US industrial working class music icon,
Bruce Springsteen has called Trump a ‘conman’ with ‘glib’ and ‘superficial’ ‘answers’ to a problem which has spanned over several decades.  Massive tariffs on China and Mexico are a very blunt instrument.  Again, they may provoke retaliation which ends up hurting everyone.  What jobs are created will possibly pale in comparison to the collapse in corporate tax revenue , with a loss of public sector jobs.   

But a more nuanced industry policy – such as the Nordics have experimented with over the decades - should not be considered ‘out of the question’.   Furthermore: The age of retirement must not rise – either in America or in Australia – in order to buoy the economy.  That’s the wrong approach – which depresses rather than improves real living standards. (ie: with a ‘work/life balance’)  Neither should labour market deregulation aim to ‘clear the labour market’.  
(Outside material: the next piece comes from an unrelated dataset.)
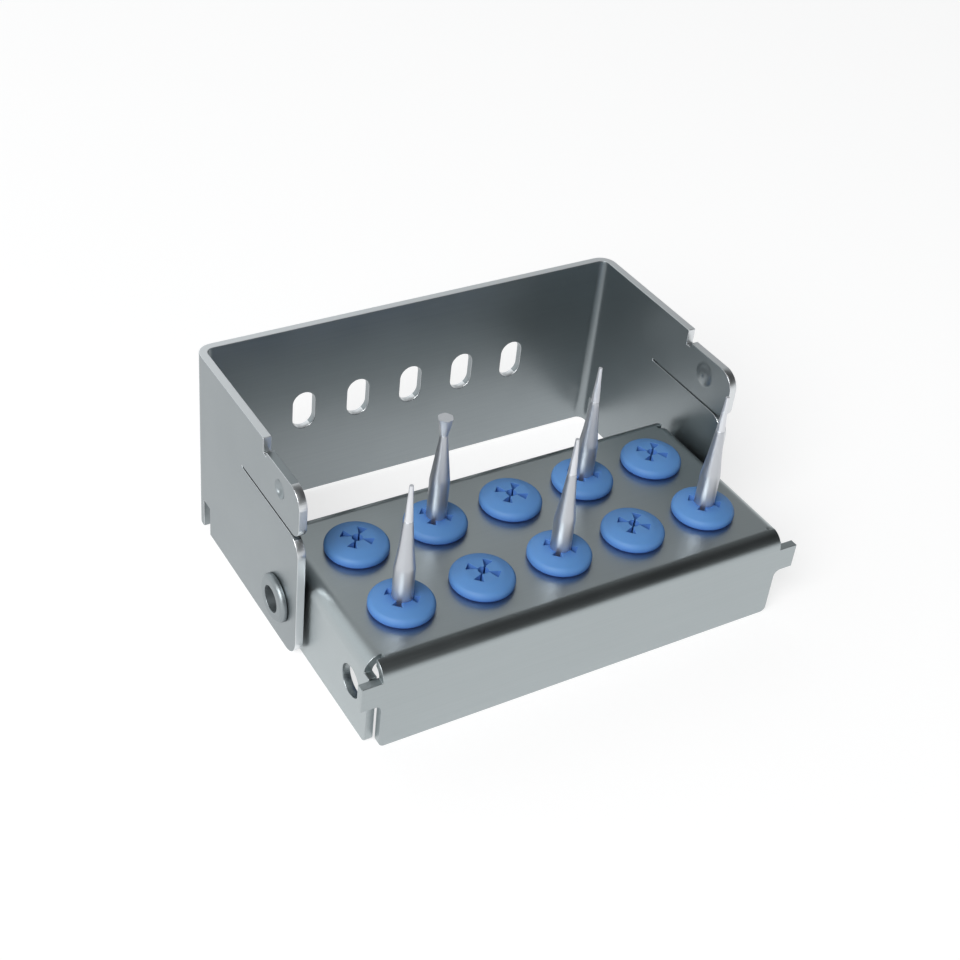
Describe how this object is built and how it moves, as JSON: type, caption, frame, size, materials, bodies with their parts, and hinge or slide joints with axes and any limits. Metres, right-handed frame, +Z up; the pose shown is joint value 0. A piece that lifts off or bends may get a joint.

Strategic economic intervention makes more sense.  Targeted education and training linked with job creation for existing/sympathetic skill sets.  More extensive retraining where necessary for those deemed capable.  Perhaps even government support for workers co-operatives – providing tax breaks and co-investment to help maintain jobs, and improve economies of scale without dependence on take-over capital. 

The US government needs a PLAN for a far more balanced and equitable labour market and economy.   Clinton’s increase in the minimum wage is a good start ; as are her plans for accessible education and greater economic and social mobility.  But depressed regions cannot just be left ‘to carry the can’.  Durable jobs need to be created and maintained over the long term.  And communities need to be reinforced around the necessary social infrastructure.   Where the loss of well-paying working class jobs in manufacturing and heavy industry saw the loss of private sector benefits in areas like health – the State needs to step in and fill the gap.  The social wage is potentially the answer for both middle income and lower income Americans.   And the working class needs to return to ‘the front and centre’ of Democrats policy and rhetoric.

The real danger now is that Trump is gathering enough momentum to deny the Democrats control of BOTH Houses ; ie: the House of Representatives AND the US Senate.  SOME of the truly progressive policies emanating from Hillary Clinton have been derived from Bernie Sanders ; and enshrined in the Democratic Platform.  With control of both houses and massive political and moral pressure to implement that platform – we could see some truly meaningful gains under a Clinton Presidency.  But failure to speak to the fears and insecurities of the US working class – including recognition of the dignity of labour – have undermined the Democrats position ; and left these people exposed to Trump’s demagogic posturing on the home front.   

Even on parts of the Left some are also fearful that Clinton may prove to be too ‘Hawkish’ on the foreign policy front.  Trump is seen by some as ‘the lesser evil’.   Julian Assange will likely never forgive the US Administration’s pursuit of him under Obama.  L.B.Johnson implemented ground-breaking ‘Great Society’ social and welfare policies – but will be remembered by most as pursuing the war in Vietnam.  We need a United States which doesn’t just ‘roll over’ in the face of aggression.   But which at the same time goes to extraordinary lengths to maintain peace as well.  And which appreciates the concerns of other Great Powers where they are legitimate.  Yet a vacuum from any US withdrawal within our own region could create more instability, not less.  (though no I am not making excuses for past US policies, such as support for the Suharto regime)

The US Presidential Election is almost upon us.  Let’s hope for a Clinton victory.  But also for a reformed Democratic Party which speaks to – and shows clear respect for – the United States’ working class.